▶ [SUPPLIED DATA]
+++
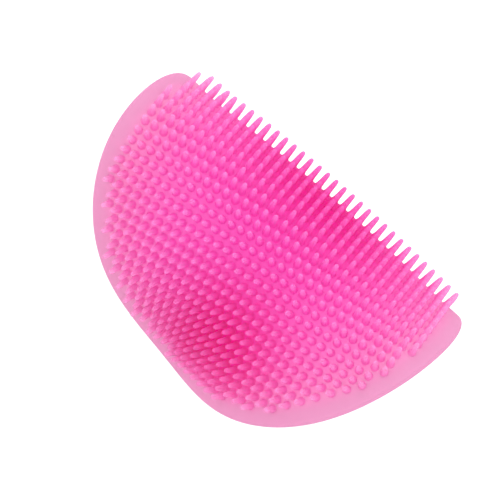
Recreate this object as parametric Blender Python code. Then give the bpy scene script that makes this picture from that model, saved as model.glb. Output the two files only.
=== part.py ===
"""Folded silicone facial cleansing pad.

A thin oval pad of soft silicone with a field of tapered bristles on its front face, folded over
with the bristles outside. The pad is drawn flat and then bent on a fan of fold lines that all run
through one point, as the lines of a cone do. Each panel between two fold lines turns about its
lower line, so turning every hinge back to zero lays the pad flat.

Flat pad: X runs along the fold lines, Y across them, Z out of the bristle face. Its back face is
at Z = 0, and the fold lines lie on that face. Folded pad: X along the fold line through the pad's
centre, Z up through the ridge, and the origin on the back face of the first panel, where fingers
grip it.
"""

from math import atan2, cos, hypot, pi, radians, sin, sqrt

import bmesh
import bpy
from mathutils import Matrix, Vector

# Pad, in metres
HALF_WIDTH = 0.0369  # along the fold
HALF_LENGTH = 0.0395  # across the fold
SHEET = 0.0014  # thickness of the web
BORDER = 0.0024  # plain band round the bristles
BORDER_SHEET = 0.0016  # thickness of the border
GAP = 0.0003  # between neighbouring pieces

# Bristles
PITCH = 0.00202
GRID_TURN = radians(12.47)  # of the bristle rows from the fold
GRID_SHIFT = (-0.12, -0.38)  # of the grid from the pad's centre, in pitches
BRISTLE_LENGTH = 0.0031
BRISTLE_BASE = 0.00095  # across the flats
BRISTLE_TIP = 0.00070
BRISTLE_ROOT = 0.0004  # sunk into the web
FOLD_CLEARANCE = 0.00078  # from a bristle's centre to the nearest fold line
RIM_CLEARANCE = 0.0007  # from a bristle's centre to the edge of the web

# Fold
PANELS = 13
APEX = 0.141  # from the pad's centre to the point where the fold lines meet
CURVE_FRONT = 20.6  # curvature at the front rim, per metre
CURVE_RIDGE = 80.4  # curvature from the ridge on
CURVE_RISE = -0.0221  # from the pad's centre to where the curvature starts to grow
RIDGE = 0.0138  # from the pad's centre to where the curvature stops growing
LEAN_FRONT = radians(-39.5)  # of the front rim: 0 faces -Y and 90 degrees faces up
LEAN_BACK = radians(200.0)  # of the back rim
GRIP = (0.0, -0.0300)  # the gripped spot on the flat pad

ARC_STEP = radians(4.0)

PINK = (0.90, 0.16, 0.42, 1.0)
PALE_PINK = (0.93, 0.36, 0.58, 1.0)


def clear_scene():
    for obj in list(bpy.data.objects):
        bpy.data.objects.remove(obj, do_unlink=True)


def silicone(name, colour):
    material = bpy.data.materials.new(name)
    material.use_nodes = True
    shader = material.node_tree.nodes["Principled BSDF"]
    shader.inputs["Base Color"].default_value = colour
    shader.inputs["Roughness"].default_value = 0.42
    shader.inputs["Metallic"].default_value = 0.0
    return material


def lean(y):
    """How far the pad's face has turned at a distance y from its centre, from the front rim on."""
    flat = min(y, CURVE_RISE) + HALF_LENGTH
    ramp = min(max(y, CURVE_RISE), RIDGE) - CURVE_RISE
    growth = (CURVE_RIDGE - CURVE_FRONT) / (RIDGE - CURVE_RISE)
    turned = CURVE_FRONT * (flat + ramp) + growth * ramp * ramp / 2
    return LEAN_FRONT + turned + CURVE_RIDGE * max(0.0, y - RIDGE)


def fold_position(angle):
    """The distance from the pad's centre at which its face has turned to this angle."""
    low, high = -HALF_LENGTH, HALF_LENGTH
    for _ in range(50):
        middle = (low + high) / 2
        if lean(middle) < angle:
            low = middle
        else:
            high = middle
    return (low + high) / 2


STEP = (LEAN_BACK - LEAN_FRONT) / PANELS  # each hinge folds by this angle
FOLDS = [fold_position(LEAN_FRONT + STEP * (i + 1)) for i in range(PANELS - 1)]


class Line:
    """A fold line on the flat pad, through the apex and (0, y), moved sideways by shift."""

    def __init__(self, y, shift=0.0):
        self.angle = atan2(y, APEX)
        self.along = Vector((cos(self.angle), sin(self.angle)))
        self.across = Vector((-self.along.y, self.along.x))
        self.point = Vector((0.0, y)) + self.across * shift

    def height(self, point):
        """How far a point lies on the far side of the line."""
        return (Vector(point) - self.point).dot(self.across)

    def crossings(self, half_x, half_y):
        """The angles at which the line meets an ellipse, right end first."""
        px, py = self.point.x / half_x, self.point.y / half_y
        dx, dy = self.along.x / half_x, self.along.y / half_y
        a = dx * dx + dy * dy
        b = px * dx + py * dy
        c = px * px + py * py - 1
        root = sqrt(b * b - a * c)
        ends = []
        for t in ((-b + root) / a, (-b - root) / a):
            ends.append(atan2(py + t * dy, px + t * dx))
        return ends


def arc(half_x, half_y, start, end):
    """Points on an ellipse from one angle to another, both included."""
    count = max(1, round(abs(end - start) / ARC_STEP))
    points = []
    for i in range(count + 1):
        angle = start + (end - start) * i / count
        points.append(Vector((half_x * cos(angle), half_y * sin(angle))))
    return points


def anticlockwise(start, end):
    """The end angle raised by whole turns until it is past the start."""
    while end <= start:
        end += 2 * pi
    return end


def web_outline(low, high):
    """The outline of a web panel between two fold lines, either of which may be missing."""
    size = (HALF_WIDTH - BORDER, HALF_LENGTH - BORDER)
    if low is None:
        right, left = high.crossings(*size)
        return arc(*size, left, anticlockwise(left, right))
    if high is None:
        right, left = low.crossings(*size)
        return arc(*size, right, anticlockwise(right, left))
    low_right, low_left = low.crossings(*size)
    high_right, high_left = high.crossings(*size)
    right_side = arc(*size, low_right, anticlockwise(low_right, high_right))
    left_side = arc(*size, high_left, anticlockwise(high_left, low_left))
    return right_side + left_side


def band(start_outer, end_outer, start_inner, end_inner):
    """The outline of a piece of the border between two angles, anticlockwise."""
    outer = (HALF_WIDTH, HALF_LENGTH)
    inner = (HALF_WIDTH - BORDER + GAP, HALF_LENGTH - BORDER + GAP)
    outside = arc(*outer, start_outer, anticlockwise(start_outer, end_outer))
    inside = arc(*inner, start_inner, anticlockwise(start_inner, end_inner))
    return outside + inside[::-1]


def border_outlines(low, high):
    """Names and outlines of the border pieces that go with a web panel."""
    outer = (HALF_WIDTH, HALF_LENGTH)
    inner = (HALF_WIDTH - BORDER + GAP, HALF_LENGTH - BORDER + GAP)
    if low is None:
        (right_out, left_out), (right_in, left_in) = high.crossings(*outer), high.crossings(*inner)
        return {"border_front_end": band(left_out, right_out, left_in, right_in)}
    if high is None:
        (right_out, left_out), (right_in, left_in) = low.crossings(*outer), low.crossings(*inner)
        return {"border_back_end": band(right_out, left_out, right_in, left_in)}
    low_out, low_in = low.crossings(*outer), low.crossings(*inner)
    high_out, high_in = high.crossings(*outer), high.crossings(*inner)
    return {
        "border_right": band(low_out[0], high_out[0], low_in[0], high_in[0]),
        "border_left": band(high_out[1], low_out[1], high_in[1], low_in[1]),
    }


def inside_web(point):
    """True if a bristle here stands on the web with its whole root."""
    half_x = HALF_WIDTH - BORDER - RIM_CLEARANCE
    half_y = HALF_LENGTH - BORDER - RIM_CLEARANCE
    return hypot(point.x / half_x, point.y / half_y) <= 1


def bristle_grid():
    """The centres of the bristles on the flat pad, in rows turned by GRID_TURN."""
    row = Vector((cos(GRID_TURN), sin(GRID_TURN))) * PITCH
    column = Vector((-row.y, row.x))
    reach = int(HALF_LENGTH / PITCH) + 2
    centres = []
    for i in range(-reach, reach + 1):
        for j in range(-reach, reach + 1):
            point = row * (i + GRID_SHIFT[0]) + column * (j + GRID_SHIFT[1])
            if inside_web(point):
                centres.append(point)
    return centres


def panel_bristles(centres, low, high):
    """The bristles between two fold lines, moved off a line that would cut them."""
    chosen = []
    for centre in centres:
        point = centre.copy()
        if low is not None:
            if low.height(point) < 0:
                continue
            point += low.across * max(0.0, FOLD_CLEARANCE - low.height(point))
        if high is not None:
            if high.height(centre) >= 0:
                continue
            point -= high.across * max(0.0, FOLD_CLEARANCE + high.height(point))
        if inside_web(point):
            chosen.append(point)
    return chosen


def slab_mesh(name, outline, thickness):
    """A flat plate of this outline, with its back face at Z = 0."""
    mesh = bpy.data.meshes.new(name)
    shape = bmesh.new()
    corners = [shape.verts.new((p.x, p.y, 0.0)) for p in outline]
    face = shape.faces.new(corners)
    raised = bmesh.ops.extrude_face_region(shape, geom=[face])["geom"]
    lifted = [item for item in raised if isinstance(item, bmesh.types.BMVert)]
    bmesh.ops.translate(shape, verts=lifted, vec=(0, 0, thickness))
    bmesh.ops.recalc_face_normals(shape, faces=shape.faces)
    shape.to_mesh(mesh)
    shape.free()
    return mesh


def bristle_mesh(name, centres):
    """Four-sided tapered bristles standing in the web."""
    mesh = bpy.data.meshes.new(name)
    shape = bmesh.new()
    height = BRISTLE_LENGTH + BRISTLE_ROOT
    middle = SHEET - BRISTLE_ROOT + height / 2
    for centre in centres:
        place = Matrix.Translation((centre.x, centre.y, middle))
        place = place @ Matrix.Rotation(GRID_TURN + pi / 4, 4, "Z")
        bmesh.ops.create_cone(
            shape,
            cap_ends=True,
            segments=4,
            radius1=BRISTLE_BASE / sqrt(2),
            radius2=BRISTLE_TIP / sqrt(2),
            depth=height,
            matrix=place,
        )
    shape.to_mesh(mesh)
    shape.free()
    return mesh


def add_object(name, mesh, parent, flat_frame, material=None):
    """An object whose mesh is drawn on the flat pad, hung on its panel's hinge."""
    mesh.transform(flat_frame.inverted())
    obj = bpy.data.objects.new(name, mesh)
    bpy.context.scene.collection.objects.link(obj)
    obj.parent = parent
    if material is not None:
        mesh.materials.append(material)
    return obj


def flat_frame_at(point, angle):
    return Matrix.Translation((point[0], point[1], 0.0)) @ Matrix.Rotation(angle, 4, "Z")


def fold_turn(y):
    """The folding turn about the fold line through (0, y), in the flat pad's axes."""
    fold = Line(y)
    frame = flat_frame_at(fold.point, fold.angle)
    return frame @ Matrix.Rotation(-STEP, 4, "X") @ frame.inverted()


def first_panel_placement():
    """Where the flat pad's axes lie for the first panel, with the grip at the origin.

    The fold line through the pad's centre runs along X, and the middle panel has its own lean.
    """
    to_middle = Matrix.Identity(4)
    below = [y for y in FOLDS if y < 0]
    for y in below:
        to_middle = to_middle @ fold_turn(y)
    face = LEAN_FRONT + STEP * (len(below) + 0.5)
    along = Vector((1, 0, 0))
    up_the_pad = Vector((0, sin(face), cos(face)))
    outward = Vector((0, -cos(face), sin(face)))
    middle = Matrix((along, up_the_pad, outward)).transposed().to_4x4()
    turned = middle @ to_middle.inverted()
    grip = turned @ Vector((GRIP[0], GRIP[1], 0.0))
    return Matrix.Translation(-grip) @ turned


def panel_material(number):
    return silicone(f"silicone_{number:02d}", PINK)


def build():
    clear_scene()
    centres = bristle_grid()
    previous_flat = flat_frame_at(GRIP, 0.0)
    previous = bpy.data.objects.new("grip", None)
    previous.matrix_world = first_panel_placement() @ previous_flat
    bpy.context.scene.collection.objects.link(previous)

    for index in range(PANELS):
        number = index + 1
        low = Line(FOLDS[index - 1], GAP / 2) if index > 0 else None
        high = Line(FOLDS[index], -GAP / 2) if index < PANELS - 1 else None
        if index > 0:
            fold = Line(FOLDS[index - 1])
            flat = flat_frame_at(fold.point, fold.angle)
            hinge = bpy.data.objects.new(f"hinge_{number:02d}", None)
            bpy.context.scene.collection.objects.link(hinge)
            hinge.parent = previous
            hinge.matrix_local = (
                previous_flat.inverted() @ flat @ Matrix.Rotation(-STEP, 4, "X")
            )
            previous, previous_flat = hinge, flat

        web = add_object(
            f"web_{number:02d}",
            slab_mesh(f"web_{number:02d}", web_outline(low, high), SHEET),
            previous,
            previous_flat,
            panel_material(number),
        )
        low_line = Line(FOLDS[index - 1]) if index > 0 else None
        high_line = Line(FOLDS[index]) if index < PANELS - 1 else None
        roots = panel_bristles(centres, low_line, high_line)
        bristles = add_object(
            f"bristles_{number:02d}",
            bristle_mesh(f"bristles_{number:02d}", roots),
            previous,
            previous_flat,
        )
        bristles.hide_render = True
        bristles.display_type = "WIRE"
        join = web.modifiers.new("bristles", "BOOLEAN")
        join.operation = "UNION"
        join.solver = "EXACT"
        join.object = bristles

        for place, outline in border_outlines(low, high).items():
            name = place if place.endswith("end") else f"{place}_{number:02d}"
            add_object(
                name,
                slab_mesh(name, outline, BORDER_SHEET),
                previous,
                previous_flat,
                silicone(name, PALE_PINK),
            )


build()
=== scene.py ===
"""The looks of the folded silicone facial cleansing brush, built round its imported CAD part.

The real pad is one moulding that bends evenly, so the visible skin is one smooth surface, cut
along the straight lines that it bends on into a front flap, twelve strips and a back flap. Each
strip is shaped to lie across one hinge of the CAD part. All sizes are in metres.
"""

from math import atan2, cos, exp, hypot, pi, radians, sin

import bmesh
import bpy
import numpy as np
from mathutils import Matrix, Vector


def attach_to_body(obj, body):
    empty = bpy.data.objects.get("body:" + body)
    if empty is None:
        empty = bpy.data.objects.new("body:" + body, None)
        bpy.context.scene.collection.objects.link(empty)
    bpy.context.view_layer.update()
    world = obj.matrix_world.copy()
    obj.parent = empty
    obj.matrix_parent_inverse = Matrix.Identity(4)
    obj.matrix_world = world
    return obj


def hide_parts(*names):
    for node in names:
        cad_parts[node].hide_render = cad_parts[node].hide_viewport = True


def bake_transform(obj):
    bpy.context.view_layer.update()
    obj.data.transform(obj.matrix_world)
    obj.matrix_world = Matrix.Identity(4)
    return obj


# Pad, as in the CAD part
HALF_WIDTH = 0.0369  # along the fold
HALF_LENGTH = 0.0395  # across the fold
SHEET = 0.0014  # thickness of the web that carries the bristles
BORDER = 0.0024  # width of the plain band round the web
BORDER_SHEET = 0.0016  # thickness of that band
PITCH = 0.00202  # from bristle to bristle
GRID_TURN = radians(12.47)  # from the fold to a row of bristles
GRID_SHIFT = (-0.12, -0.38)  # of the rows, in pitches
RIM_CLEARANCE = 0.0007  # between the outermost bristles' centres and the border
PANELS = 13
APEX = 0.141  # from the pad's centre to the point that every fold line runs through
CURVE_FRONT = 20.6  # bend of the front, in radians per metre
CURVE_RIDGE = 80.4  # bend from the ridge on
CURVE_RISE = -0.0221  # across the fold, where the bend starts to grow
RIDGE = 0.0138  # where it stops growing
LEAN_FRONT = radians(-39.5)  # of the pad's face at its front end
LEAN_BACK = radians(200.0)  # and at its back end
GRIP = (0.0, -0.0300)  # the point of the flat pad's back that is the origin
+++
▶ [EXERCISE BRIEF] Of the lines above, extract only those from the line with "for place, outline" to the line with "from math import atan2, cos, exp, hypot, pi, radians, sin", both included, exactly as written.

▶ [RESPONSE TO THIS EXERCISE]
        for place, outline in border_outlines(low, high).items():
            name = place if place.endswith("end") else f"{place}_{number:02d}"
            add_object(
                name,
                slab_mesh(name, outline, BORDER_SHEET),
                previous,
                previous_flat,
                silicone(name, PALE_PINK),
            )


build()
=== scene.py ===
"""The looks of the folded silicone facial cleansing brush, built round its imported CAD part.

The real pad is one moulding that bends evenly, so the visible skin is one smooth surface, cut
along the straight lines that it bends on into a front flap, twelve strips and a back flap. Each
strip is shaped to lie across one hinge of the CAD part. All sizes are in metres.
"""

from math import atan2, cos, exp, hypot, pi, radians, sin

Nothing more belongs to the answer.